• **DATA SHOWN**
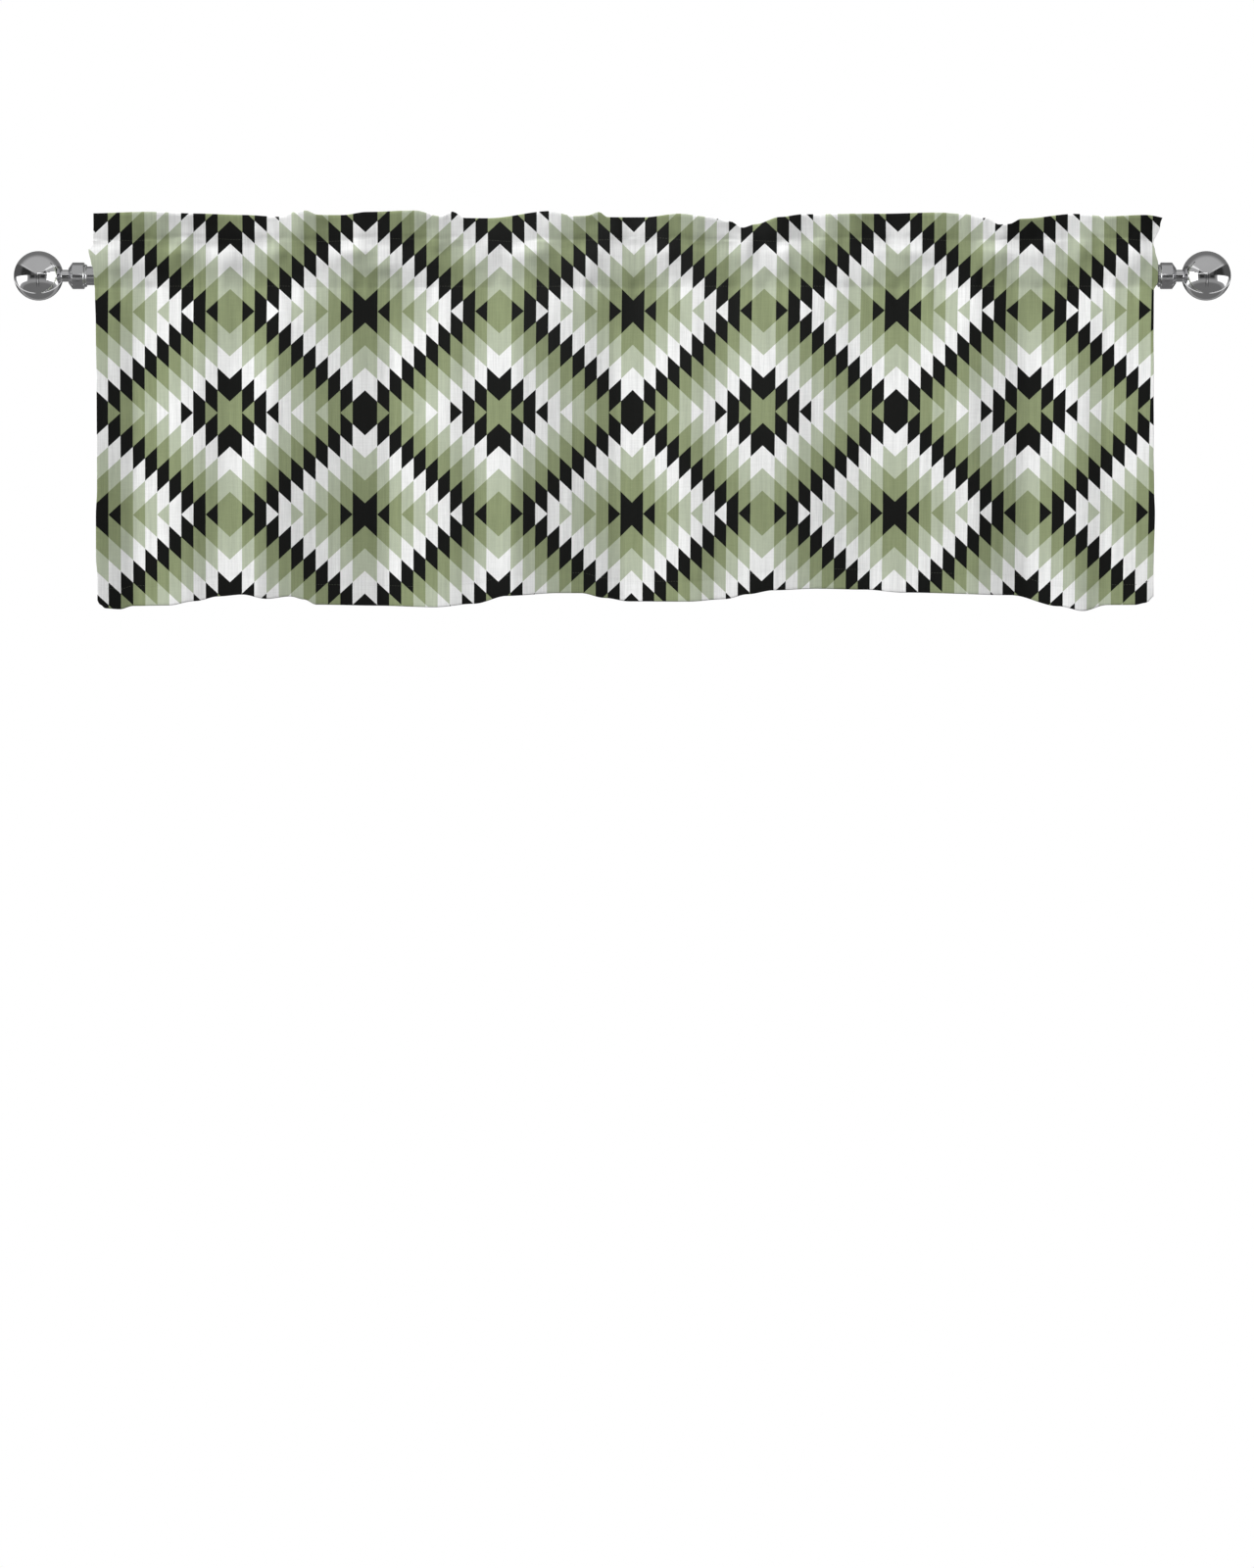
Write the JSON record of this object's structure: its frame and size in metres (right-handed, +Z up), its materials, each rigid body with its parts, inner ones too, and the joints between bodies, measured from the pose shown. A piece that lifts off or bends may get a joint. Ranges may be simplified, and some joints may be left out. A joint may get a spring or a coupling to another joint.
{
  "type": "window valance on a curtain rod",
  "caption": "Short rod-pocket window valance with a header ruffle and shallow hanging folds, on a round metal curtain rod with collars and ball finials",
  "frame": {"origin": "on the rod's axis, halfway between the two ball finials", "axes": "+X along the rod to the right as seen from the front, +Z up, the front of the cloth faces -Y"},
  "size_m": [1.4206, 0.0576, 0.4658],
  "materials": {
    "valance": "printed woven cloth in a stepped diamond repeat of two greens, white and black",
    "rod": "polished",
    "collar": "polished",
    "finial": "polished"
  },
  "bodies": {
    "root": {"valance": "valance", "rod": "rod", "collar_left": "collar", "collar_right": "collar", "finial_left": "finial", "finial_right": "finial"}
  },
  "joints": []
}
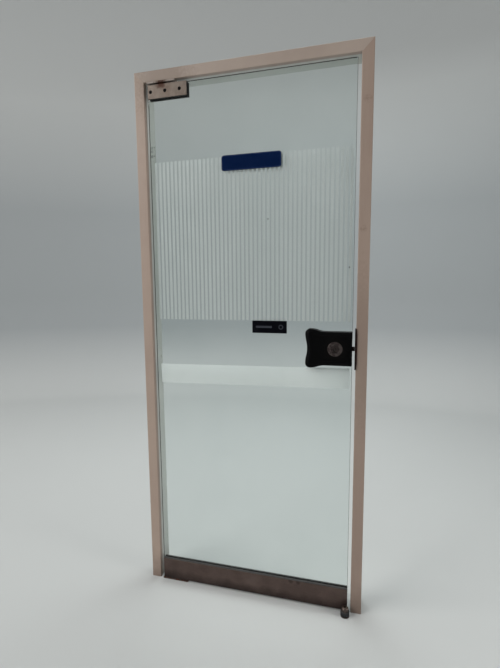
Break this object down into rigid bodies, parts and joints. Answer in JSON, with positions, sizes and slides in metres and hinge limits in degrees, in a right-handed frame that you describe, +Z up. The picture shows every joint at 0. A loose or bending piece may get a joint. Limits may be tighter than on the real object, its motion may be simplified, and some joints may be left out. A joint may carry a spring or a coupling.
{
  "type": "glass entrance door",
  "caption": "Frameless glass entrance door with stripe film, patch fitting, bottom rail and black lock, hung on pivots in a painted metal frame.",
  "frame": {"origin": "on the leaf's pivot axis, at floor level, at the middle of the floor plate's underside", "axes": "+X along the closed leaf towards its latch edge, +Y into the room the leaf opens to, +Z up"},
  "size_m": [0.92, 0.1294, 2.154],
  "materials": {
    "frame_paint": "satin",
    "pale_plate": "satin",
    "rusty_steel": "worn",
    "dark_steel": "satin",
    "screw_steel": "satin",
    "dark_screw": "blackened",
    "bronze": "plain",
    "strike_steel": "worn",
    "stop_steel": "satin",
    "stop_rubber": "matt",
    "clear_glass": "polished",
    "frosted_film": "frosted",
    "blue_plate": "gloss",
    "black_plate": "gloss",
    "patch_casting": "dark",
    "patch_satin": "satin",
    "black_rubber": "matt",
    "rail_aluminium": "mill",
    "rail_bronze": "brushed",
    "white_plastic": "matt",
    "lock_black": "semi gloss",
    "lock_steel": "satin",
    "lock_brass": "worn",
    "rosette_steel": "worn"
  },
  "bodies": {
    "frame": {"hinge_jamb": "frame_paint", "latch_jamb": "frame_paint", "frame_head": "frame_paint", "top_pivot_plate": "pale_plate", "top_plate_screws": "screw_steel", "top_pivot_pin": "rusty_steel", "floor_pivot_plate": "dark_steel", "floor_pivot_pin": "dark_steel", "thrust_washer": "bronze", "strike_plate": "strike_steel", "strike_screws": "screw_steel", "stop_post": "stop_steel", "stop_ring": "stop_rubber"},
    "leaf": {"block_screws": "screw_steel", "cylinder_rosette": "rosette_steel", "end_cap_screws": "screw_steel", "film_band": "frosted_film", "film_stripes": "frosted_film", "glass_pane": "clear_glass", "lock_body": "lock_steel", "lock_body_lid": "lock_steel", "lock_cylinder": "lock_brass", "lock_front_case": "lock_black", "lock_gaskets": "black_rubber", "lock_rear_case": "lock_black", "lock_screws": "screw_steel", "name_plate": "blue_plate", "patch_bush": "bronze", "patch_front_body": "patch_casting", "patch_front_cover": "patch_satin", "patch_liners": "black_rubber", "patch_pivot_block": "dark_steel", "patch_rear_body": "patch_casting", "patch_rear_cover": "patch_satin", "patch_screws": "dark_screw", "push_sign": "black_plate", "rail_bush": "bronze", "rail_channel": "rail_aluminium", "rail_end_caps": "rail_bronze", "rail_front_cover": "rail_bronze", "rail_gaskets": "black_rubber", "rail_pivot_block": "dark_steel", "rail_rear_cover": "rail_bronze", "setting_blocks": "white_plastic", "turn_rosette": "rosette_steel"},
    "bolt": {"bolt": "lock_steel"},
    "lock_spindle": {"key_plug": "lock_brass", "bolt_cam": "lock_steel", "thumb_turn": "rosette_steel"}
  },
  "joints": [
    {"name": "leaf_swing", "type": "hinge", "parent": "frame", "child": "leaf", "pos_m": [0, 0, 0], "axis": [0, 0, 1], "range_deg": [0, 90]},
    {"name": "lock_turn", "type": "hinge", "parent": "leaf", "child": "lock_spindle", "pos_m": [0.688, 0, 1.073], "axis": [0, 1, 0], "range_deg": [-51.8, 51.8]},
    {"name": "bolt_throw", "type": "slide", "parent": "leaf", "child": "bolt", "axis": [1, 0, 0], "range_m": [-0.011, 0.011]}
  ],
  "couplings": [
    {"joint": "lock_turn", "follows": "bolt_throw", "rad_per_m": 82.18}
  ]
}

• **AIM**
Give back each line above precisely as it stands.

• **RESPONSE**
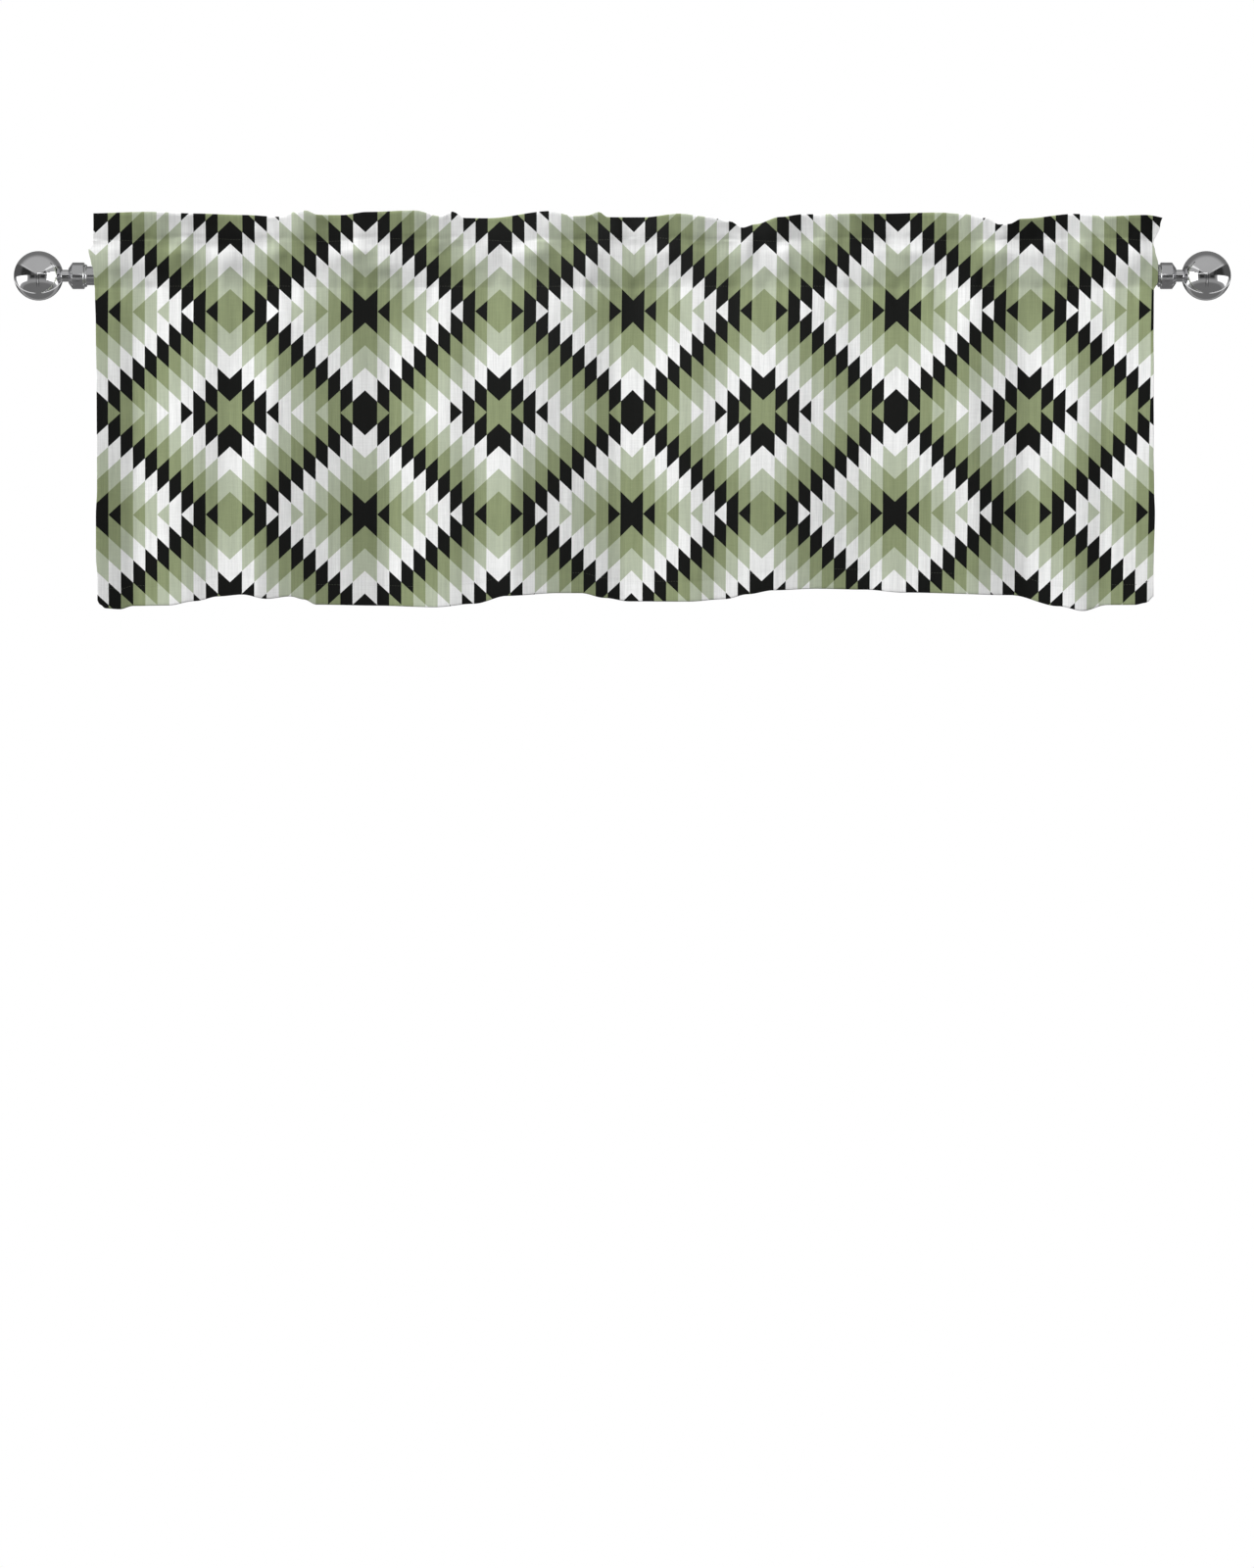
Write the JSON record of this object's structure: its frame and size in metres (right-handed, +Z up), its materials, each rigid body with its parts, inner ones too, and the joints between bodies, measured from the pose shown. A piece that lifts off or bends may get a joint. Ranges may be simplified, and some joints may be left out. A joint may get a spring or a coupling to another joint.
{
  "type": "window valance on a curtain rod",
  "caption": "Short rod-pocket window valance with a header ruffle and shallow hanging folds, on a round metal curtain rod with collars and ball finials",
  "frame": {"origin": "on the rod's axis, halfway between the two ball finials", "axes": "+X along the rod to the right as seen from the front, +Z up, the front of the cloth faces -Y"},
  "size_m": [1.4206, 0.0576, 0.4658],
  "materials": {
    "valance": "printed woven cloth in a stepped diamond repeat of two greens, white and black",
    "rod": "polished",
    "collar": "polished",
    "finial": "polished"
  },
  "bodies": {
    "root": {"valance": "valance", "rod": "rod", "collar_left": "collar", "collar_right": "collar", "finial_left": "finial", "finial_right": "finial"}
  },
  "joints": []
}
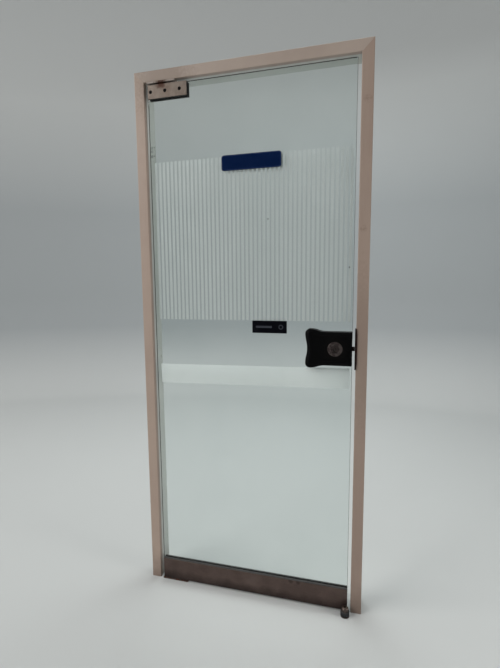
Break this object down into rigid bodies, parts and joints. Answer in JSON, with positions, sizes and slides in metres and hinge limits in degrees, in a right-handed frame that you describe, +Z up. The picture shows every joint at 0. A loose or bending piece may get a joint. Limits may be tighter than on the real object, its motion may be simplified, and some joints may be left out. A joint may carry a spring or a coupling.
{
  "type": "glass entrance door",
  "caption": "Frameless glass entrance door with stripe film, patch fitting, bottom rail and black lock, hung on pivots in a painted metal frame.",
  "frame": {"origin": "on the leaf's pivot axis, at floor level, at the middle of the floor plate's underside", "axes": "+X along the closed leaf towards its latch edge, +Y into the room the leaf opens to, +Z up"},
  "size_m": [0.92, 0.1294, 2.154],
  "materials": {
    "frame_paint": "satin",
    "pale_plate": "satin",
    "rusty_steel": "worn",
    "dark_steel": "satin",
    "screw_steel": "satin",
    "dark_screw": "blackened",
    "bronze": "plain",
    "strike_steel": "worn",
    "stop_steel": "satin",
    "stop_rubber": "matt",
    "clear_glass": "polished",
    "frosted_film": "frosted",
    "blue_plate": "gloss",
    "black_plate": "gloss",
    "patch_casting": "dark",
    "patch_satin": "satin",
    "black_rubber": "matt",
    "rail_aluminium": "mill",
    "rail_bronze": "brushed",
    "white_plastic": "matt",
    "lock_black": "semi gloss",
    "lock_steel": "satin",
    "lock_brass": "worn",
    "rosette_steel": "worn"
  },
  "bodies": {
    "frame": {"hinge_jamb": "frame_paint", "latch_jamb": "frame_paint", "frame_head": "frame_paint", "top_pivot_plate": "pale_plate", "top_plate_screws": "screw_steel", "top_pivot_pin": "rusty_steel", "floor_pivot_plate": "dark_steel", "floor_pivot_pin": "dark_steel", "thrust_washer": "bronze", "strike_plate": "strike_steel", "strike_screws": "screw_steel", "stop_post": "stop_steel", "stop_ring": "stop_rubber"},
    "leaf": {"block_screws": "screw_steel", "cylinder_rosette": "rosette_steel", "end_cap_screws": "screw_steel", "film_band": "frosted_film", "film_stripes": "frosted_film", "glass_pane": "clear_glass", "lock_body": "lock_steel", "lock_body_lid": "lock_steel", "lock_cylinder": "lock_brass", "lock_front_case": "lock_black", "lock_gaskets": "black_rubber", "lock_rear_case": "lock_black", "lock_screws": "screw_steel", "name_plate": "blue_plate", "patch_bush": "bronze", "patch_front_body": "patch_casting", "patch_front_cover": "patch_satin", "patch_liners": "black_rubber", "patch_pivot_block": "dark_steel", "patch_rear_body": "patch_casting", "patch_rear_cover": "patch_satin", "patch_screws": "dark_screw", "push_sign": "black_plate", "rail_bush": "bronze", "rail_channel": "rail_aluminium", "rail_end_caps": "rail_bronze", "rail_front_cover": "rail_bronze", "rail_gaskets": "black_rubber", "rail_pivot_block": "dark_steel", "rail_rear_cover": "rail_bronze", "setting_blocks": "white_plastic", "turn_rosette": "rosette_steel"},
    "bolt": {"bolt": "lock_steel"},
    "lock_spindle": {"key_plug": "lock_brass", "bolt_cam": "lock_steel", "thumb_turn": "rosette_steel"}
  },
  "joints": [
    {"name": "leaf_swing", "type": "hinge", "parent": "frame", "child": "leaf", "pos_m": [0, 0, 0], "axis": [0, 0, 1], "range_deg": [0, 90]},
    {"name": "lock_turn", "type": "hinge", "parent": "leaf", "child": "lock_spindle", "pos_m": [0.688, 0, 1.073], "axis": [0, 1, 0], "range_deg": [-51.8, 51.8]},
    {"name": "bolt_throw", "type": "slide", "parent": "leaf", "child": "bolt", "axis": [1, 0, 0], "range_m": [-0.011, 0.011]}
  ],
  "couplings": [
    {"joint": "lock_turn", "follows": "bolt_throw", "rad_per_m": 82.18}
  ]
}